On a 50mm lens this means that the slowest shutter speed for sharp pictures on a 50mm lens is 1/60th of a second (closest shutter speed to the hypothetical "1/50th" where 50 matches the focal length of the lens). So to make this setup work at night we need to add more light, within the restrictions of our lens specs and hand-held limits of our slowest shutter speed.

Breaking the Rules

Lets first get more light into the camera, and figure out how to solve the blurry problem after. I cannot shoot with a larger aperture of f/3.5 because that's the best the lens can do. I can only make the shutter speed slower.

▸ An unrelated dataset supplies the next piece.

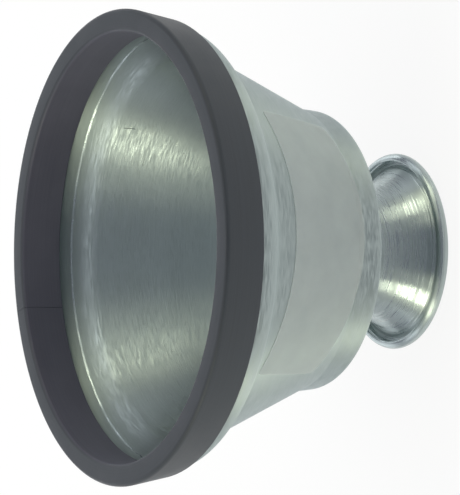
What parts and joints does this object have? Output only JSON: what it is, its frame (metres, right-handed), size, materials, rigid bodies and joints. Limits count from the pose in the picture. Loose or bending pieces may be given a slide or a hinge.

By shooting 1/15th instead of 1/60th I let 2 stops more light in than "the limit" (1/50th, 1/30th, then 1/15th).

Now I've broken the Shutter Sharp Rule so how do I keep the subtle hand-held shake from adding blur? Well firstly with any rangefinder there is no mirror inside like an SLR. As the mirror quickly flicks up and slaps the inside of the camera on an SLR to reveal and open the shutter, that momentum causes shake. Rangefinders do not have this extra movement as they do not have a reflex mirror inside and are inherently more stable hand-held than SLRs. On top of that if you stay as still as possible, hold your breath, and shoot between heartbeats (like any good sniper), you can usually overcome the barrier of the Shutter Sharp Rule. That’s it.

What Does it All Mean?

After considering all that, on paper, 50mm f/3.5 at 1/15th of a second captures roughly the same amount of light as 50mm f/1.8 at 1/60th of a second.

This understanding changes the way you look at the ability of a lens. Lets take a Voigtländer 15mm f/4.5 and a Canon 50mm f/2. Which one gives you more light? With sniper tricks aside, using the Shutter Sharp rule alone you can see they can offer 1/3rd of a stop difference, not 2+.

Take 50mm f/2 at 1/60th of a second (assuming this is what's needed to capture the image).
Remove two stops of light from the aperture.
That's f/4.
Give the light right back with the shutter speed.
That's 1/15th.
Match the focal length to the speed for sharp handheld pictures.
That's 15mm.

Now the amount of light entering the camera has not changed, we just played with reciprocity to shuffle the specs - and what did we create?

A 15mm lens at f/4 shot at 1/15th of a second. That’s nearly the exact same specs as the Voigtländer! Just 1/3rd of a stop less light capturing ability in this scenario than a 50mm f/2 lens.